Actors Lenny Kravitz and Dayo Okeniyi, who also play small but much-loved characters, have come under similar fire for playing characters who were not spelled out to be black. While Kravitz’s character, Cinna, was described in the books as having brown hair and green eyes, which we suppose could lead some readers to picture him as white, most fans could see why director Gary Ross cast singer Kravitz, as he made his acting mark with a similar role in the film Precious. Interestingly, within the context of the book, citizens of the Capitol tend to dye their hair, eyes and skin any color they please, so to use green eyes or lighter brown hair as argument that Cinna absolutely had to be played by a white actor is disturbingly transparent. Would as many people have complained if he had blonde hair instead of brown? The fact that every black cast member has been met with considerable dismay reeks of something far more sinister than canon loyalty, especially when you take into account that Rue, the most-criticized of the three by far, had every reason not to be white.

On the flip side, lead actress Jennifer Lawrence also came under harsh criticism from fans when she was cast — not because she was black, but because she was white. Lawrence and producers interpreted the complaint to be that she was blonde and curvaceous instead of a haggard, malnourished-looking brunette, but most naysayers’ problem was in fact that Katniss was ambiguously described as having an olive complexion, which some interpreted to mean she was not Caucasian. There were murmurs of “whitewashing” the film by not giving minority actresses a chance. The race of the character was pretty clear in the books, given her very white sister and mother and the fact that she lives in a predominantly white Appalachian district, so why not criticize the source material instead if it’s a problem for you? Whether the criticisms are justified or not in this particular case, however, it’s common knowledge that the big studios are unsure how to market non-white leads in mainstream films wherein race is not the primary focus, so again, this is just a trivial symptom of a larger problem.

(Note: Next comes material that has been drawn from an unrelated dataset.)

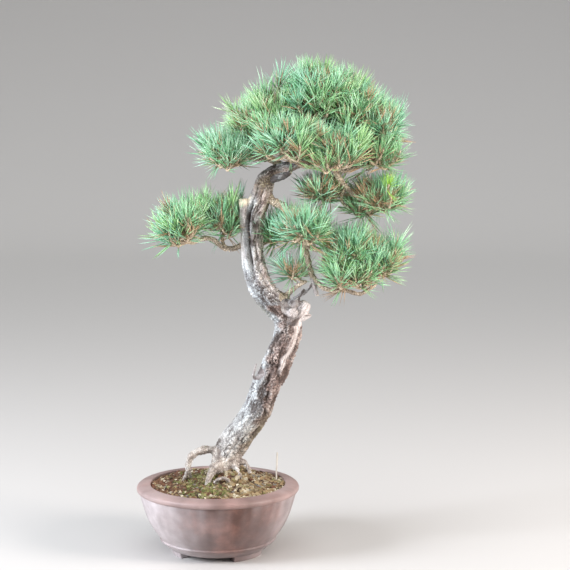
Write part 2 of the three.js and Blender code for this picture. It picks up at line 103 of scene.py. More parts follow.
for name, place, size, watts, tint in [
    ("light_left", (-2.25, -1.0, 1.2), 1.1, 93, "#f4f7ff"),
    ("light_right", (2.2, -1.05, 1.1), 1.0, 77, "#fff4ee"),
    ("light_front", (-0.3, -3.4, 1.8), 2.0, 8, "#ffffff"),
]:
    aim = (Vector((0.0, 0, 0.6)) - Vector(place)).to_track_quat("-Z", "Y").to_euler()
    bpy.ops.object.light_add(type="AREA", location=place, rotation=aim)
    lamp = bpy.context.object
    lamp.name = name
    lamp.data.size = size
    lamp.data.energy = watts
    lamp.data.color = linear(tint)[:3]
bpy.ops.object.light_add(type="SUN", location=(0, 0, 3), rotation=(radians(14), 0, 0))
overhead = bpy.context.object
overhead.name = "light_overhead"
overhead.data.energy = 1.4
overhead.data.angle = radians(60)

bpy.ops.mesh.primitive_plane_add(size=FLOOR_SIZE, location=(0, -2, -0.0002))
floor = bpy.context.object
floor.name = "floor"
bpy.ops.object.mode_set(mode="EDIT")
bpy.ops.mesh.select_mode(type="EDGE")
bpy.ops.mesh.select_all(action="DESELECT")
bpy.ops.object.mode_set(mode="OBJECT")
for edge in floor.data.edges:
    edge.select = all(floor.data.vertices[v].co.y > FLOOR_SIZE / 2 - 0.1 for v in edge.vertices)
bpy.ops.object.mode_set(mode="EDIT")
for step in range(CURVE_STEPS):
    low, high = radians(step * 90 / CURVE_STEPS), radians((step + 1) * 90 / CURVE_STEPS)
    bpy.ops.mesh.extrude_edges_move(TRANSFORM_OT_translate={"value": (
        0, WALL_CURVE * (sin(high) - sin(low)), WALL_CURVE * (cos(low) - cos(high)))})
bpy.ops.mesh.extrude_edges_move(TRANSFORM_OT_translate={"value": (0, 0, 3)})
bpy.ops.object.mode_set(mode="OBJECT")
bpy.ops.object.shade_smooth()
# Painted board: pale and matt, so it takes soft shadows and shows no shine.
painted_board, _ = start_material("painted board", Base_Color=linear("#cbcac8"), Roughness=0.9)
floor.data.materials.append(painted_board)

world = bpy.data.worlds.new("studio")
world.use_nodes = True
world.node_tree.nodes["Background"].inputs["Color"].default_value = linear("#e4e5e8")
world.node_tree.nodes["Background"].inputs["Strength"].default_value = 0.28
bpy.context.scene.world = world
bpy.context.scene.view_settings.view_transform = "Standard"


# Pot: thrown from brown-mauve stoneware and fired without a glaze. It has a lip with a groove
# under it, a band round the base and three feet, cut from a ring. A pale bloom of lime lies on the
# wall, with a painted highlight of the side lamps mixed into it.
POT_AXIS = -0.091
POT_SECTION_MM = [
    (12, 9), (57, 9), (76, 9), (78.5, 9.6), (86, 15.5), (93.4, 22.4), (93.6, 23.6), (92.4, 25.2),
    (96.6, 30.4), (101.4, 37), (106.4, 44.8), (110.6, 52.5), (114.4, 61), (117.6, 70), (120.6, 80),
    (123.2, 89), (125.4, 97), (125, 99.2), (128.3, 100.4), (129.6, 102.2), (130, 105), (129, 107.8),
    (126.6, 109.6), (118, 111.1), (109.4, 112.3), (108.2, 111.6), (107.8, 108), (109.6, 104.4),
    (112.6, 101), (112.2, 89), (103, 64), (90, 38), (72, 19.5), (12, 19.5), (12, 9),
]
FOOT_MIDDLES_DEG = (-44, 76, 196)
FOOT_HALF_DEG = 24
FOOT_HEIGHT = 0.009
FOOT_FROM, FOOT_TO = 0.057, 0.076
BASE_TOP, LIP_FOOT = 0.02, 0.099
# Where the pale coat lies: its middle round the pot and its half width in degrees, and how thick. It is
# real bloom of lime, and the two front patches, where the side lamps shine, are painted highlight as well.
BLOOM_AND_HIGHLIGHT = [(-143, 37, 0.84), (-20, 30, 0.42), (75, 60, 0.5)]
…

Has our society — or heck, even just cinema — progressed so little that skin color is still our foremost reference point for people? Entertainment is one arena where we shouldn’t have to worry as much about the devastating problems of our world. As a friendly suggestion, perhaps those who find race to be the be-and-end-all of how much they enjoy a film should refrain from its public discussion — at least until they can do so without implying that the death of a person with any skin color other than white is preferable to the alternative.